begin

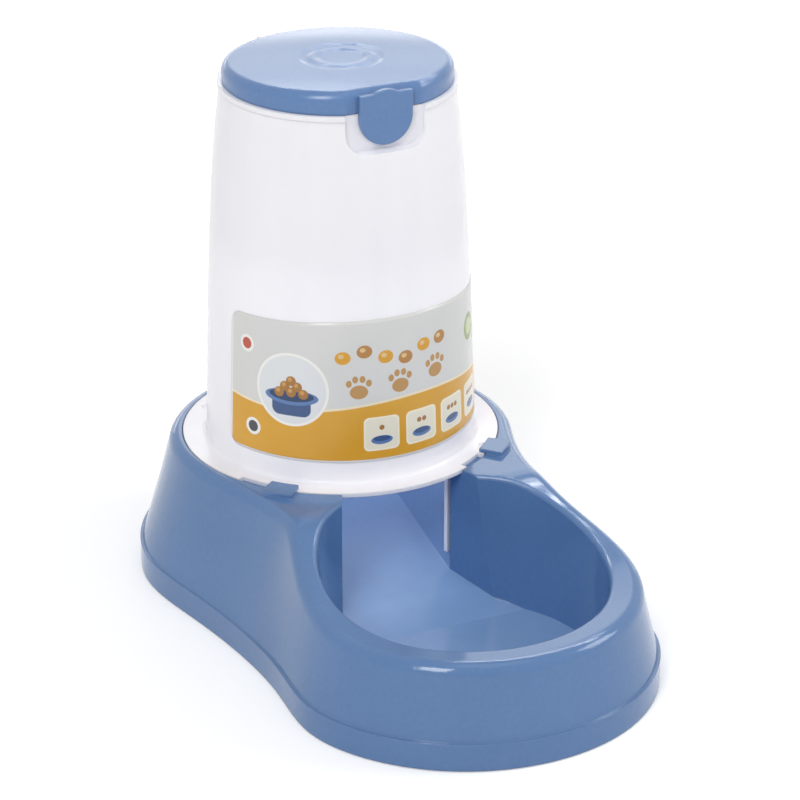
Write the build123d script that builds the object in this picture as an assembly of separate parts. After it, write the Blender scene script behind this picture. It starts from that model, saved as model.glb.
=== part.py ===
from build123d import *
import math
import os

# Gravity pet feeder: a moulded base with a bowl, a tank that locks in its collar, and a hinged lid.
# Millimetres. The origin is on the floor under the middle of the base, +Z up, the bowl toward -Y.

os.makedirs("parts", exist_ok=True)

# Base: plan sizes of the skirt band
base_length = 303.0
rear_radius = 92.0
waist_half_width = 80.1
waist_ahead_of_tank = 80.0
front_half_width = 82.8
front_half_length = 79.4

# Base: heights, walls and drafts
base_clearance = 0.6
plan_points_per_arc = 9
rear_arc_from = 70.0
lobe_arc_from = 165.0
band_height = 13.0
band_step = 1.2
band_overlap = 0.8
plateau_height = 64.6
lip_height = 45.0
slope_head_ahead_of_tank = 76.0
slope_foot_ahead_of_tank = 180.0
slope_head_drop = 2.4
base_wall = 2.2
lobe_draft = 0.215
rear_draft = 0.27
waist_draft = 0.36
top_edge_radius = 5.8

# Bowl, throat and hopper
bowl_ahead_of_tank = 127.8
bowl_floor_radius = 57.6
bowl_wall_draft = 0.1
bowl_floor_height = 4.9
bowl_rim_fillet = 2.0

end

### Set task
Everything from the first line above through the line that contains "front_half_length = 79.4" should be duplicated exactly, please, and nothing beyond it.

### Solution to this problem
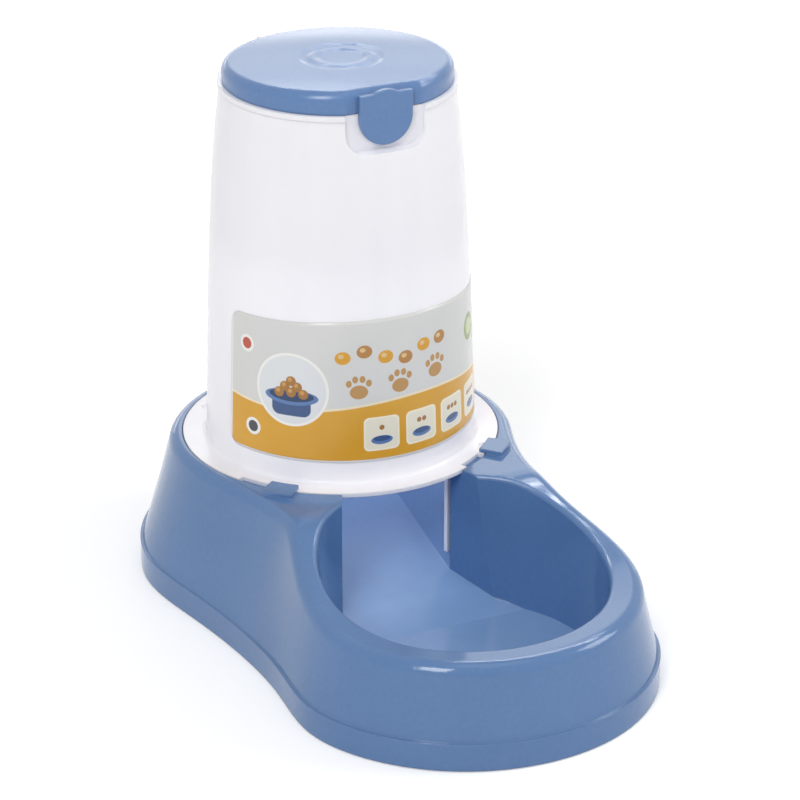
Write the build123d script that builds the object in this picture as an assembly of separate parts. After it, write the Blender scene script behind this picture. It starts from that model, saved as model.glb.
=== part.py ===
from build123d import *
import math
import os

# Gravity pet feeder: a moulded base with a bowl, a tank that locks in its collar, and a hinged lid.
# Millimetres. The origin is on the floor under the middle of the base, +Z up, the bowl toward -Y.

os.makedirs("parts", exist_ok=True)

# Base: plan sizes of the skirt band
base_length = 303.0
rear_radius = 92.0
waist_half_width = 80.1
waist_ahead_of_tank = 80.0
front_half_width = 82.8
front_half_length = 79.4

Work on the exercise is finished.